* **Stated goal**
Copy the full set of lines exactly as given.
<<<<
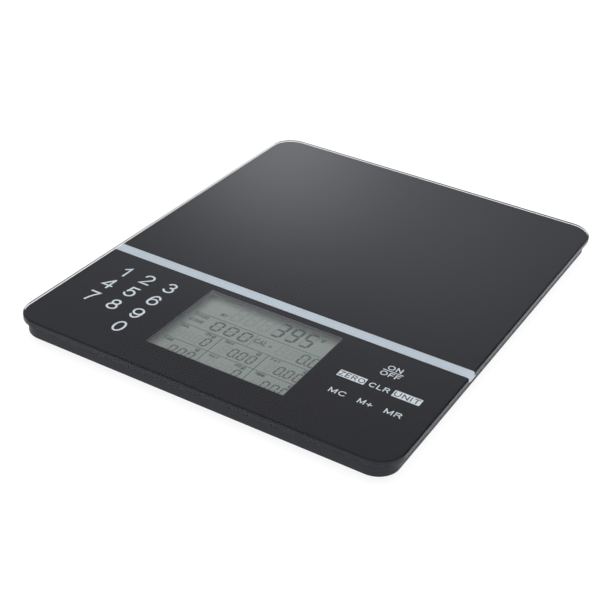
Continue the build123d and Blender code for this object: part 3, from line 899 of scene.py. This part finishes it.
class SCALE_OT_display_marks(bpy.types.Operator):
    """Draws the display's segments, rules and small words on its polarised film"""

    bl_idname = "scale.display_marks"
    bl_label = "Display Marks"

    def execute(self, context):
        settings = context.scene.scale_settings
        display = settings.display
        levels = ((0.004, 0.008), (0.010, 0.014), (0.016, 0.020))
        faint, shade, clear = [[WINDOW_HIGH.z + level * MM for level in pair] for pair in levels]
        weight, rest = digit_shapes(display, "395", "000", "0.0")
        # Every digit position, drawn in full.
        ghosts = sum(digit_shapes(display, "888888", "888", "8888", "8888"), [])
        # Each display material carries the painted shadow under the window's back and left edges.
        ghost = lcd_colour_with_painted_shade("unlit_segment", display.ghost)
        weak = lcd_colour_with_painted_shade("weak_segment", display.weak)
        lit = lcd_colour_with_painted_shade("lit_segment", display.lit)
        shadow = lcd_colour_with_painted_shade("segment_shadow", [0.78 * a + 0.22 * b for a, b in zip(display.face, display.lit)])
        shadows = [[(x - 0.3, y + 0.45) for x, y in shape] for shape in weight + rest]
        layers = (
            ("display_ghosts", ghosts, faint, ghost),
            ("display_shadows", shadows, shade, shadow),
            ("display_weight", weight, clear, lit),
            ("display_readings", rest + rule_shapes(display), clear, weak),
        )
        for name, shapes, heights, material in layers:
            hold(name, prisms(name, on_display(shapes), *heights), material)
        words = self.small_words(display, clear)
        hold("display_words", joined("display_words", words), weak)
        # A dark frame round the display, partly painted shade under the window's back and left edges.
        frame_tint = moulded_plastic("display_surround", display.surround, 0.6)
        hold("display_surround", self.surround(), frame_tint)
        materials = NODES["lcd_front_polariser"].data.materials
        materials.clear()
        # The display face carries the painted shadow under the window's back and left edges.
        materials.append(lcd_colour_with_painted_shade("display_face", display.face, 0.035))
        return {"FINISHED"}

    def small_words(self, display, heights):
        """Names and units of the readings."""
        plan = DisplayLayout
        middle_y = (WINDOW_LOW.y + WINDOW_HIGH.y) / 2
        words = [
            ("CAL", 5.7, 3.8, 4.0, 0.6, 6.4),
            ("=", 10.8, 3.2, 1.7, 0.5, 1.5),
            ("g", 27.9, 20.6, 2.6, 0.6, 1.9),
        ]
        words += [("FOOD", -27.4, 6.5, 2.6, 0.5, 7.2), ("CODE", -27.4, 2.0, 2.6, 0.5, 7.2)]
        words.append(("NET", -19.5, 12.7, 2.2, 0.4, 3.4))
        cell_lefts = (-31.4, *(x + 2.1 for x in plan.columns))
        lefts = dict(zip(plan.cell_rights, cell_lefts))
        for row, (label, reading, unit) in cell_rows(display):
            top = row[1] + row[3] + plan.cell_drop
            words.append((label, lefts[row[0]] + 2.4, top - 1.75, 2.0, 0.42, 4.7))
            unit_width = 2.0 if unit == "g" else 5.2
            words.append((unit, row[0] - 0.3 - unit_width / 2, top - 1.9, 2.5, 0.55, unit_width))
        return [
            lettering(word, (x * MM, middle_y + y * MM), height * MM, stroke * MM, *heights, width * MM)
            for word, x, y, height, stroke, width in words
        ]

    def surround(self):
        """The dark frame that covers the display's edges; at the back and left it also stands in for painted shade
        under the window's edge.
        """
        plan = DisplayLayout
        middle = (0.0, (WINDOW_LOW.y + WINDOW_HIGH.y) / 2)
        film = WINDOW_HIGH - WINDOW_LOW
        outer = rounded_outline(film.x, film.y, 0.5 * MM, 4, middle)
        inner = rounded_outline(plan.opening[0] * MM, plan.opening[1] * MM, 0.6 * MM, 4, middle)
        film_z = WINDOW_HIGH.z
        return sheet_mesh("display_surround", [outer, inner], film_z + 0.03 * MM, film_z + 0.2 * MM)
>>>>
* **Exercise output**
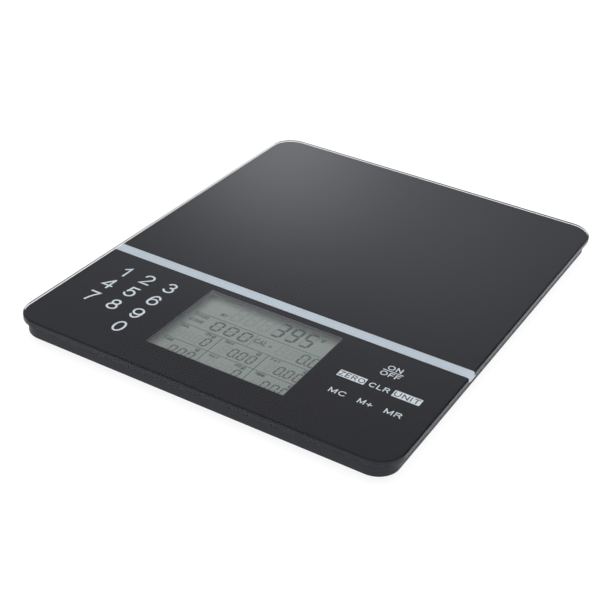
Continue the build123d and Blender code for this object: part 3, from line 899 of scene.py. This part finishes it.
class SCALE_OT_display_marks(bpy.types.Operator):
    """Draws the display's segments, rules and small words on its polarised film"""

    bl_idname = "scale.display_marks"
    bl_label = "Display Marks"

    def execute(self, context):
        settings = context.scene.scale_settings
        display = settings.display
        levels = ((0.004, 0.008), (0.010, 0.014), (0.016, 0.020))
        faint, shade, clear = [[WINDOW_HIGH.z + level * MM for level in pair] for pair in levels]
        weight, rest = digit_shapes(display, "395", "000", "0.0")
        # Every digit position, drawn in full.
        ghosts = sum(digit_shapes(display, "888888", "888", "8888", "8888"), [])
        # Each display material carries the painted shadow under the window's back and left edges.
        ghost = lcd_colour_with_painted_shade("unlit_segment", display.ghost)
        weak = lcd_colour_with_painted_shade("weak_segment", display.weak)
        lit = lcd_colour_with_painted_shade("lit_segment", display.lit)
        shadow = lcd_colour_with_painted_shade("segment_shadow", [0.78 * a + 0.22 * b for a, b in zip(display.face, display.lit)])
        shadows = [[(x - 0.3, y + 0.45) for x, y in shape] for shape in weight + rest]
        layers = (
            ("display_ghosts", ghosts, faint, ghost),
            ("display_shadows", shadows, shade, shadow),
            ("display_weight", weight, clear, lit),
            ("display_readings", rest + rule_shapes(display), clear, weak),
        )
        for name, shapes, heights, material in layers:
            hold(name, prisms(name, on_display(shapes), *heights), material)
        words = self.small_words(display, clear)
        hold("display_words", joined("display_words", words), weak)
        # A dark frame round the display, partly painted shade under the window's back and left edges.
        frame_tint = moulded_plastic("display_surround", display.surround, 0.6)
        hold("display_surround", self.surround(), frame_tint)
        materials = NODES["lcd_front_polariser"].data.materials
        materials.clear()
        # The display face carries the painted shadow under the window's back and left edges.
        materials.append(lcd_colour_with_painted_shade("display_face", display.face, 0.035))
        return {"FINISHED"}

    def small_words(self, display, heights):
        """Names and units of the readings."""
        plan = DisplayLayout
        middle_y = (WINDOW_LOW.y + WINDOW_HIGH.y) / 2
        words = [
            ("CAL", 5.7, 3.8, 4.0, 0.6, 6.4),
            ("=", 10.8, 3.2, 1.7, 0.5, 1.5),
            ("g", 27.9, 20.6, 2.6, 0.6, 1.9),
        ]
        words += [("FOOD", -27.4, 6.5, 2.6, 0.5, 7.2), ("CODE", -27.4, 2.0, 2.6, 0.5, 7.2)]
        words.append(("NET", -19.5, 12.7, 2.2, 0.4, 3.4))
        cell_lefts = (-31.4, *(x + 2.1 for x in plan.columns))
        lefts = dict(zip(plan.cell_rights, cell_lefts))
        for row, (label, reading, unit) in cell_rows(display):
            top = row[1] + row[3] + plan.cell_drop
            words.append((label, lefts[row[0]] + 2.4, top - 1.75, 2.0, 0.42, 4.7))
            unit_width = 2.0 if unit == "g" else 5.2
            words.append((unit, row[0] - 0.3 - unit_width / 2, top - 1.9, 2.5, 0.55, unit_width))
        return [
            lettering(word, (x * MM, middle_y + y * MM), height * MM, stroke * MM, *heights, width * MM)
            for word, x, y, height, stroke, width in words
        ]

    def surround(self):
        """The dark frame that covers the display's edges; at the back and left it also stands in for painted shade
        under the window's edge.
        """
        plan = DisplayLayout
        middle = (0.0, (WINDOW_LOW.y + WINDOW_HIGH.y) / 2)
        film = WINDOW_HIGH - WINDOW_LOW
        outer = rounded_outline(film.x, film.y, 0.5 * MM, 4, middle)
        inner = rounded_outline(plan.opening[0] * MM, plan.opening[1] * MM, 0.6 * MM, 4, middle)
        film_z = WINDOW_HIGH.z
        return sheet_mesh("display_surround", [outer, inner], film_z + 0.03 * MM, film_z + 0.2 * MM)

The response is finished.